** start **

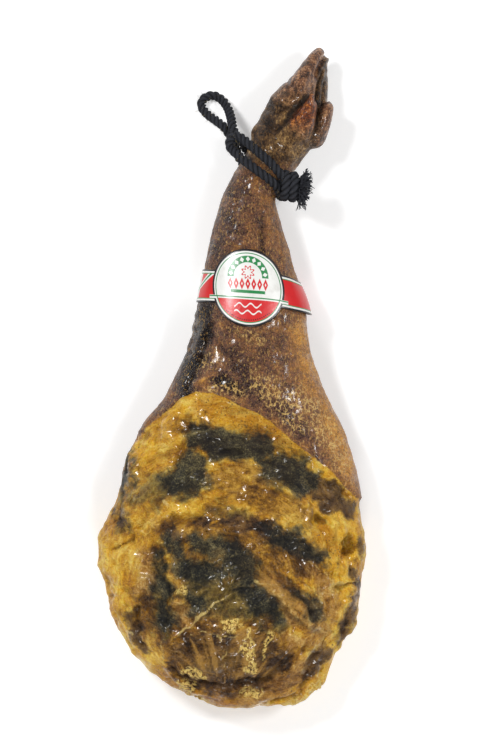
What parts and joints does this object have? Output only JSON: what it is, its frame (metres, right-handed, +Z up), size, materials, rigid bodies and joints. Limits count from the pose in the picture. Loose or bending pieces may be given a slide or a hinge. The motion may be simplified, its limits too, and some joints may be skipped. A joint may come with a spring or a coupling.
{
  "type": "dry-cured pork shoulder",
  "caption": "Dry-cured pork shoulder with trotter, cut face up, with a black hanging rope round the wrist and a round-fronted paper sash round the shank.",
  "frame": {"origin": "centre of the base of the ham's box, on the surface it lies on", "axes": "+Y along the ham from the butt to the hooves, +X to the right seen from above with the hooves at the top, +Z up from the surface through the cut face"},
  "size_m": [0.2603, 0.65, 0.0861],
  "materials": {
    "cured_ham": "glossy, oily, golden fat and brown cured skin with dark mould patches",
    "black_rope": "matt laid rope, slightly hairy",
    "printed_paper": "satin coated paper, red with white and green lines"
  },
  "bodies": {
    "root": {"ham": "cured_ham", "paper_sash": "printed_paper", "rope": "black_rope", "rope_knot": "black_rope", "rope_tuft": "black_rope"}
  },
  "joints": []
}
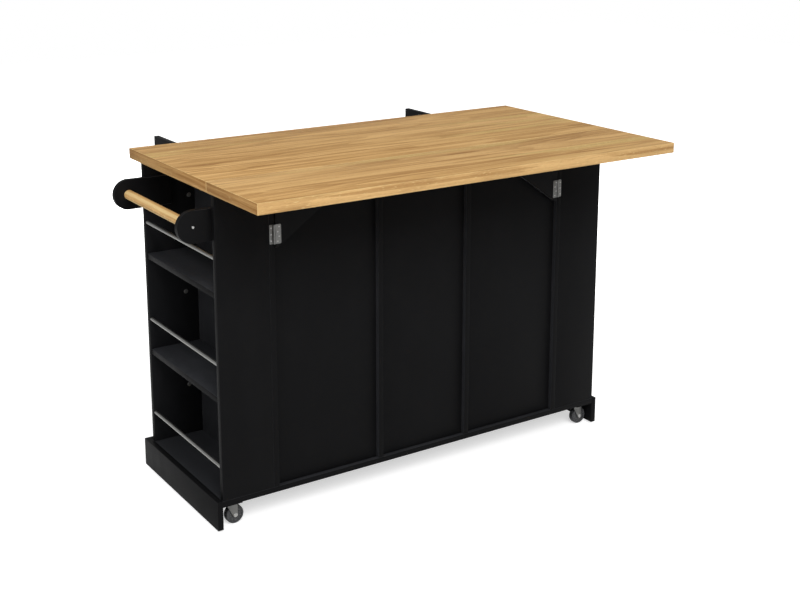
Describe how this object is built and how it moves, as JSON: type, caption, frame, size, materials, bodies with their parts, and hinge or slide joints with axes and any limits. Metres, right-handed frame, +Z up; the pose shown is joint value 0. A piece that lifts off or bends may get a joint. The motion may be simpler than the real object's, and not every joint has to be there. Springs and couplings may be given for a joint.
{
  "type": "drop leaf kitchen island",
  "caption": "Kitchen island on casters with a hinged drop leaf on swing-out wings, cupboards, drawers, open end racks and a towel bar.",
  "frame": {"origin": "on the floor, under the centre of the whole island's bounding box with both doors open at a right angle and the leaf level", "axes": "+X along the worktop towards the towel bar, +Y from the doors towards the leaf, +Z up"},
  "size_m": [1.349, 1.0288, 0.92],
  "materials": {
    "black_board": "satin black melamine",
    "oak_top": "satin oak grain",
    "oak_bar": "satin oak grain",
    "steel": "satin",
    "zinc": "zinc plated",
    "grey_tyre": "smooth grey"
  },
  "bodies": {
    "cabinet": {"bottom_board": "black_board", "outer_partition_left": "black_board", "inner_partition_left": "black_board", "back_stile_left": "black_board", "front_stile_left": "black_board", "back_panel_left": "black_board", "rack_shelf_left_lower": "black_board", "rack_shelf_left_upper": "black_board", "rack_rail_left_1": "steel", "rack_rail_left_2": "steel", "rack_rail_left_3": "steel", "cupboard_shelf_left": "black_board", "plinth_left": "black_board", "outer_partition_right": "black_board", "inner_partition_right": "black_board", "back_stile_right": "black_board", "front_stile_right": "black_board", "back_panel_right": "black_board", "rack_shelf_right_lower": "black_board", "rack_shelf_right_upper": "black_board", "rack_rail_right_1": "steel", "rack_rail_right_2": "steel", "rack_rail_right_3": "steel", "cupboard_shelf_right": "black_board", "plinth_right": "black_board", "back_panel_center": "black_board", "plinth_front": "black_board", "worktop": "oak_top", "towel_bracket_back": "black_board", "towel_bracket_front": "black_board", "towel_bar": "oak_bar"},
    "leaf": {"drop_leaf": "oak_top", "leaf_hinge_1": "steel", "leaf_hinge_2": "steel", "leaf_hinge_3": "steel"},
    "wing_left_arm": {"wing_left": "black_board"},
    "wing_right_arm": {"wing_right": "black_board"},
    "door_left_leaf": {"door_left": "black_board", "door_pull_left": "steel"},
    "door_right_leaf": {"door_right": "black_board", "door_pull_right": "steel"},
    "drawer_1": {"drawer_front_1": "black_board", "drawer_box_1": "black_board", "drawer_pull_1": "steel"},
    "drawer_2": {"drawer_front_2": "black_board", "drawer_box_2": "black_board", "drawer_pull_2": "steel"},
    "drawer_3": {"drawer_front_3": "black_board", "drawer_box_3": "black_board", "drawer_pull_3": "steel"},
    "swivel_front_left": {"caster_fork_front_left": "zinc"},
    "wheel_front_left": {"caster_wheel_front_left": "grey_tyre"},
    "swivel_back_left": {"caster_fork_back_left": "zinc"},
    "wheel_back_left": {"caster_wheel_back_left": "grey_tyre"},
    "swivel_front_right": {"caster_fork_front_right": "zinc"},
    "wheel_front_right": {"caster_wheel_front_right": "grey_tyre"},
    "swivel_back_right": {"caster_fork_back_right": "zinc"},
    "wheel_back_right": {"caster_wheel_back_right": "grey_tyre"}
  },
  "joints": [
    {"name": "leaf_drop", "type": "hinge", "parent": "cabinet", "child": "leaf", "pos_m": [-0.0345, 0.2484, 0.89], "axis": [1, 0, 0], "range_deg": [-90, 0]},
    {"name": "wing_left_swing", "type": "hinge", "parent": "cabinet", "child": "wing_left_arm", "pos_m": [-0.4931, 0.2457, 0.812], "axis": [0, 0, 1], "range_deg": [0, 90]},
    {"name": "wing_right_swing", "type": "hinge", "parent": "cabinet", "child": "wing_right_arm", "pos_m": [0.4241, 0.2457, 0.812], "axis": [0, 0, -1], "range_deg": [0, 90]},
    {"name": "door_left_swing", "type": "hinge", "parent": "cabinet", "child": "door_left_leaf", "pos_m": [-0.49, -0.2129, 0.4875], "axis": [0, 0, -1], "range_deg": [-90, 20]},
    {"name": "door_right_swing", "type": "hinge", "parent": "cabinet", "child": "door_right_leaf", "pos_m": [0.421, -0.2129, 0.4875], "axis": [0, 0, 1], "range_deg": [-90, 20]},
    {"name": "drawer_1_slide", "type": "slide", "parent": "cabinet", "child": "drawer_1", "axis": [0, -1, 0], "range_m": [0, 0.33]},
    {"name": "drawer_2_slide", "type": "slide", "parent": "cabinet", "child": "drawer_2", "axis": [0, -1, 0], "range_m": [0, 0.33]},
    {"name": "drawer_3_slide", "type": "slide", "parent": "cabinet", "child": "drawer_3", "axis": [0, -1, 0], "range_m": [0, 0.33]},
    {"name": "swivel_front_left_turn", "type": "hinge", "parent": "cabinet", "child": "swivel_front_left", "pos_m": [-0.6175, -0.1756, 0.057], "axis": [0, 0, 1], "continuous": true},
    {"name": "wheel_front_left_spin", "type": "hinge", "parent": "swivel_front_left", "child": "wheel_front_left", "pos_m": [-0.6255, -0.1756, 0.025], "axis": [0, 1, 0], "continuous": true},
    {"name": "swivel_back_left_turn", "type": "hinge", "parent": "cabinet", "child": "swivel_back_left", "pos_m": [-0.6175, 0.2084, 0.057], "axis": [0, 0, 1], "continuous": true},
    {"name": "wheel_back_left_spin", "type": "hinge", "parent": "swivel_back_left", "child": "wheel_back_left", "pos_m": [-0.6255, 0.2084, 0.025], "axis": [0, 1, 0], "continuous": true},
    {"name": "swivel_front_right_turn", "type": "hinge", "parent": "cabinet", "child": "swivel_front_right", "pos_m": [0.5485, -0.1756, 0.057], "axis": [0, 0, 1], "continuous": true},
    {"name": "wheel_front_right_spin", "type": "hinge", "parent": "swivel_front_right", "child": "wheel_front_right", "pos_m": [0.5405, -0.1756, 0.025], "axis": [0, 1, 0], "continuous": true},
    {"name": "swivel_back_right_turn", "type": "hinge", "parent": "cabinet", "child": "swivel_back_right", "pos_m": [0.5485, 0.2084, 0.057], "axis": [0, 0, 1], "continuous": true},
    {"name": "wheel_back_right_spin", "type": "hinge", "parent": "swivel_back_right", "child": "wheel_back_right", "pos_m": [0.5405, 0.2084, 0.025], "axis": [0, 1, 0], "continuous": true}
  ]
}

** end **

GIVEN TASK:
Faithfully copy every entry, leaving nothing out.

WRITTEN SOLUTION:
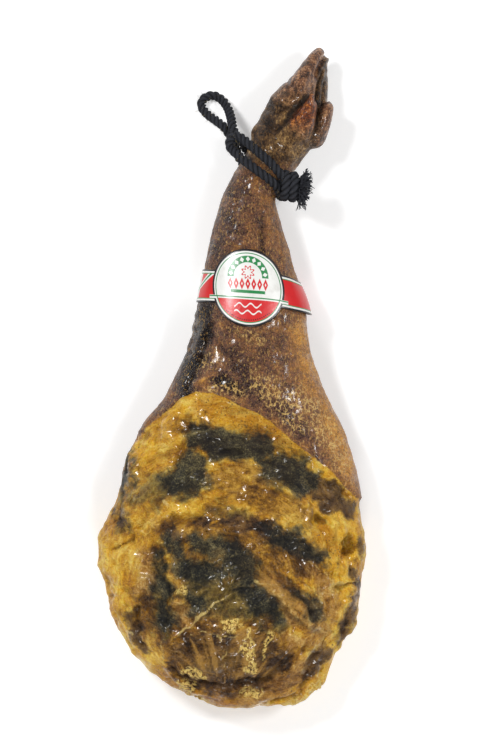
What parts and joints does this object have? Output only JSON: what it is, its frame (metres, right-handed, +Z up), size, materials, rigid bodies and joints. Limits count from the pose in the picture. Loose or bending pieces may be given a slide or a hinge. The motion may be simplified, its limits too, and some joints may be skipped. A joint may come with a spring or a coupling.
{
  "type": "dry-cured pork shoulder",
  "caption": "Dry-cured pork shoulder with trotter, cut face up, with a black hanging rope round the wrist and a round-fronted paper sash round the shank.",
  "frame": {"origin": "centre of the base of the ham's box, on the surface it lies on", "axes": "+Y along the ham from the butt to the hooves, +X to the right seen from above with the hooves at the top, +Z up from the surface through the cut face"},
  "size_m": [0.2603, 0.65, 0.0861],
  "materials": {
    "cured_ham": "glossy, oily, golden fat and brown cured skin with dark mould patches",
    "black_rope": "matt laid rope, slightly hairy",
    "printed_paper": "satin coated paper, red with white and green lines"
  },
  "bodies": {
    "root": {"ham": "cured_ham", "paper_sash": "printed_paper", "rope": "black_rope", "rope_knot": "black_rope", "rope_tuft": "black_rope"}
  },
  "joints": []
}
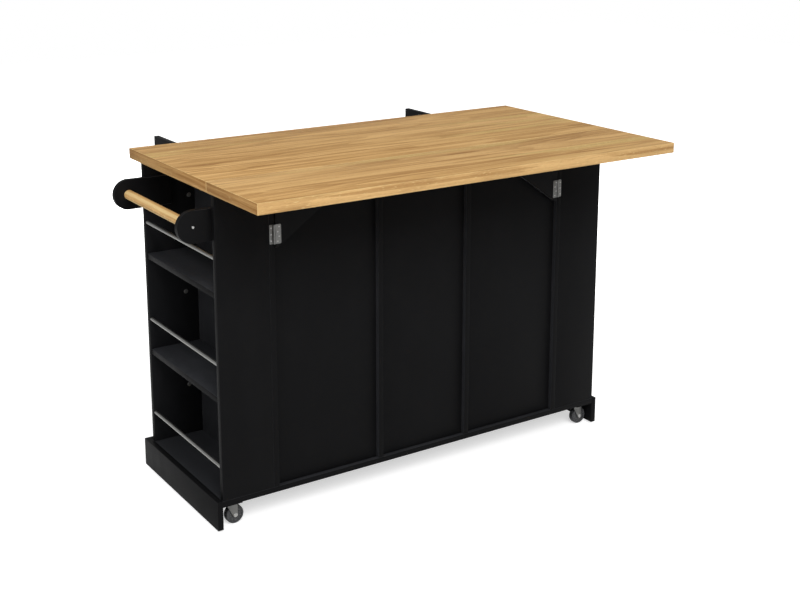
Describe how this object is built and how it moves, as JSON: type, caption, frame, size, materials, bodies with their parts, and hinge or slide joints with axes and any limits. Metres, right-handed frame, +Z up; the pose shown is joint value 0. A piece that lifts off or bends may get a joint. The motion may be simpler than the real object's, and not every joint has to be there. Springs and couplings may be given for a joint.
{
  "type": "drop leaf kitchen island",
  "caption": "Kitchen island on casters with a hinged drop leaf on swing-out wings, cupboards, drawers, open end racks and a towel bar.",
  "frame": {"origin": "on the floor, under the centre of the whole island's bounding box with both doors open at a right angle and the leaf level", "axes": "+X along the worktop towards the towel bar, +Y from the doors towards the leaf, +Z up"},
  "size_m": [1.349, 1.0288, 0.92],
  "materials": {
    "black_board": "satin black melamine",
    "oak_top": "satin oak grain",
    "oak_bar": "satin oak grain",
    "steel": "satin",
    "zinc": "zinc plated",
    "grey_tyre": "smooth grey"
  },
  "bodies": {
    "cabinet": {"bottom_board": "black_board", "outer_partition_left": "black_board", "inner_partition_left": "black_board", "back_stile_left": "black_board", "front_stile_left": "black_board", "back_panel_left": "black_board", "rack_shelf_left_lower": "black_board", "rack_shelf_left_upper": "black_board", "rack_rail_left_1": "steel", "rack_rail_left_2": "steel", "rack_rail_left_3": "steel", "cupboard_shelf_left": "black_board", "plinth_left": "black_board", "outer_partition_right": "black_board", "inner_partition_right": "black_board", "back_stile_right": "black_board", "front_stile_right": "black_board", "back_panel_right": "black_board", "rack_shelf_right_lower": "black_board", "rack_shelf_right_upper": "black_board", "rack_rail_right_1": "steel", "rack_rail_right_2": "steel", "rack_rail_right_3": "steel", "cupboard_shelf_right": "black_board", "plinth_right": "black_board", "back_panel_center": "black_board", "plinth_front": "black_board", "worktop": "oak_top", "towel_bracket_back": "black_board", "towel_bracket_front": "black_board", "towel_bar": "oak_bar"},
    "leaf": {"drop_leaf": "oak_top", "leaf_hinge_1": "steel", "leaf_hinge_2": "steel", "leaf_hinge_3": "steel"},
    "wing_left_arm": {"wing_left": "black_board"},
    "wing_right_arm": {"wing_right": "black_board"},
    "door_left_leaf": {"door_left": "black_board", "door_pull_left": "steel"},
    "door_right_leaf": {"door_right": "black_board", "door_pull_right": "steel"},
    "drawer_1": {"drawer_front_1": "black_board", "drawer_box_1": "black_board", "drawer_pull_1": "steel"},
    "drawer_2": {"drawer_front_2": "black_board", "drawer_box_2": "black_board", "drawer_pull_2": "steel"},
    "drawer_3": {"drawer_front_3": "black_board", "drawer_box_3": "black_board", "drawer_pull_3": "steel"},
    "swivel_front_left": {"caster_fork_front_left": "zinc"},
    "wheel_front_left": {"caster_wheel_front_left": "grey_tyre"},
    "swivel_back_left": {"caster_fork_back_left": "zinc"},
    "wheel_back_left": {"caster_wheel_back_left": "grey_tyre"},
    "swivel_front_right": {"caster_fork_front_right": "zinc"},
    "wheel_front_right": {"caster_wheel_front_right": "grey_tyre"},
    "swivel_back_right": {"caster_fork_back_right": "zinc"},
    "wheel_back_right": {"caster_wheel_back_right": "grey_tyre"}
  },
  "joints": [
    {"name": "leaf_drop", "type": "hinge", "parent": "cabinet", "child": "leaf", "pos_m": [-0.0345, 0.2484, 0.89], "axis": [1, 0, 0], "range_deg": [-90, 0]},
    {"name": "wing_left_swing", "type": "hinge", "parent": "cabinet", "child": "wing_left_arm", "pos_m": [-0.4931, 0.2457, 0.812], "axis": [0, 0, 1], "range_deg": [0, 90]},
    {"name": "wing_right_swing", "type": "hinge", "parent": "cabinet", "child": "wing_right_arm", "pos_m": [0.4241, 0.2457, 0.812], "axis": [0, 0, -1], "range_deg": [0, 90]},
    {"name": "door_left_swing", "type": "hinge", "parent": "cabinet", "child": "door_left_leaf", "pos_m": [-0.49, -0.2129, 0.4875], "axis": [0, 0, -1], "range_deg": [-90, 20]},
    {"name": "door_right_swing", "type": "hinge", "parent": "cabinet", "child": "door_right_leaf", "pos_m": [0.421, -0.2129, 0.4875], "axis": [0, 0, 1], "range_deg": [-90, 20]},
    {"name": "drawer_1_slide", "type": "slide", "parent": "cabinet", "child": "drawer_1", "axis": [0, -1, 0], "range_m": [0, 0.33]},
    {"name": "drawer_2_slide", "type": "slide", "parent": "cabinet", "child": "drawer_2", "axis": [0, -1, 0], "range_m": [0, 0.33]},
    {"name": "drawer_3_slide", "type": "slide", "parent": "cabinet", "child": "drawer_3", "axis": [0, -1, 0], "range_m": [0, 0.33]},
    {"name": "swivel_front_left_turn", "type": "hinge", "parent": "cabinet", "child": "swivel_front_left", "pos_m": [-0.6175, -0.1756, 0.057], "axis": [0, 0, 1], "continuous": true},
    {"name": "wheel_front_left_spin", "type": "hinge", "parent": "swivel_front_left", "child": "wheel_front_left", "pos_m": [-0.6255, -0.1756, 0.025], "axis": [0, 1, 0], "continuous": true},
    {"name": "swivel_back_left_turn", "type": "hinge", "parent": "cabinet", "child": "swivel_back_left", "pos_m": [-0.6175, 0.2084, 0.057], "axis": [0, 0, 1], "continuous": true},
    {"name": "wheel_back_left_spin", "type": "hinge", "parent": "swivel_back_left", "child": "wheel_back_left", "pos_m": [-0.6255, 0.2084, 0.025], "axis": [0, 1, 0], "continuous": true},
    {"name": "swivel_front_right_turn", "type": "hinge", "parent": "cabinet", "child": "swivel_front_right", "pos_m": [0.5485, -0.1756, 0.057], "axis": [0, 0, 1], "continuous": true},
    {"name": "wheel_front_right_spin", "type": "hinge", "parent": "swivel_front_right", "child": "wheel_front_right", "pos_m": [0.5405, -0.1756, 0.025], "axis": [0, 1, 0], "continuous": true},
    {"name": "swivel_back_right_turn", "type": "hinge", "parent": "cabinet", "child": "swivel_back_right", "pos_m": [0.5485, 0.2084, 0.057], "axis": [0, 0, 1], "continuous": true},
    {"name": "wheel_back_right_spin", "type": "hinge", "parent": "swivel_back_right", "child": "wheel_back_right", "pos_m": [0.5405, 0.2084, 0.025], "axis": [0, 1, 0], "continuous": true}
  ]
}